The next block, demonstrating long long, is simpler; it simply demonstrates that we can
use very large numbers with long long types. The token to print this variable type is %lld.
The double/float variable block is interesting. Both myFloat and myDouble are initialised
to the same value - .50000000002. Because the float has only 7 characters of precision,
when you run this program it will display only .5. The double, on the other hand, will
display the full number, including the 2. The %.12f token indicates we want floating
point numbers to 12 digit precision, enough to demonstrate this concept.

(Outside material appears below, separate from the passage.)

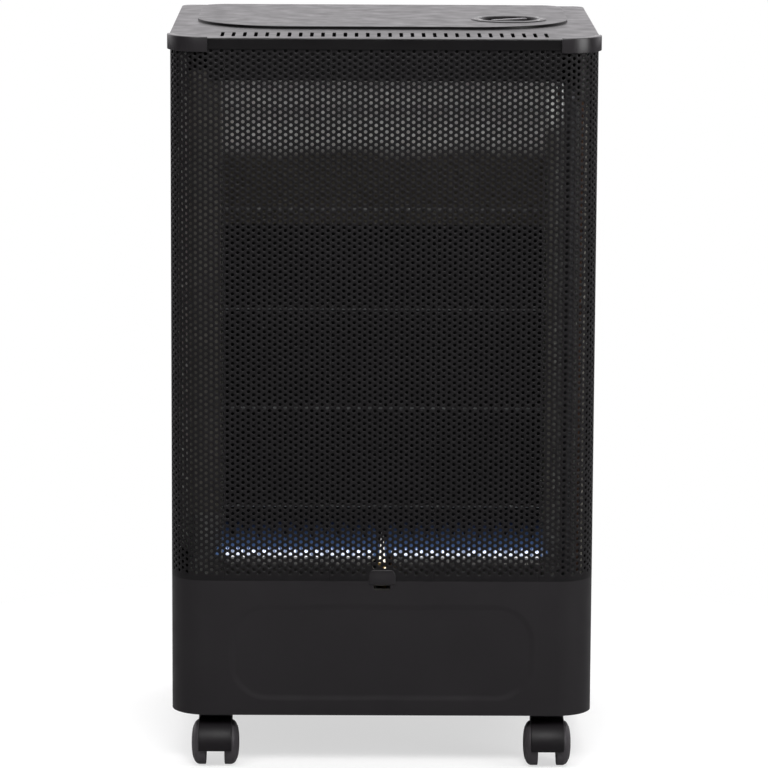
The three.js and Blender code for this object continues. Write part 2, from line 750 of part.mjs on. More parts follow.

Finally I have shown the unsigned modifier at work. Firstly we have an unsigned char
set to 250; this value is larger than a regular, signed char could hold. Secondly, we have
attempted to set an unsigned variable to a negative, to see what happens. When you run
this program, you'll see that the -1 is printed instead as 255. Play around with different
negative numbers and see how they get converted. This also gives you an indication as to how
the computer stretches out the same amount of memory to include twice as many values.
Note for unsigned variables, we print with %u, and that all these tokens are case sensitive.
And that's about it; I've shown the program output here. Try to replicate this program,
change the values, add or remove the unsigned modifiers, and if you're feeling ambitious
try putting multiple tokens and several variables into a single printf statement to see what
you come up with. As always, feel free to post any questions below.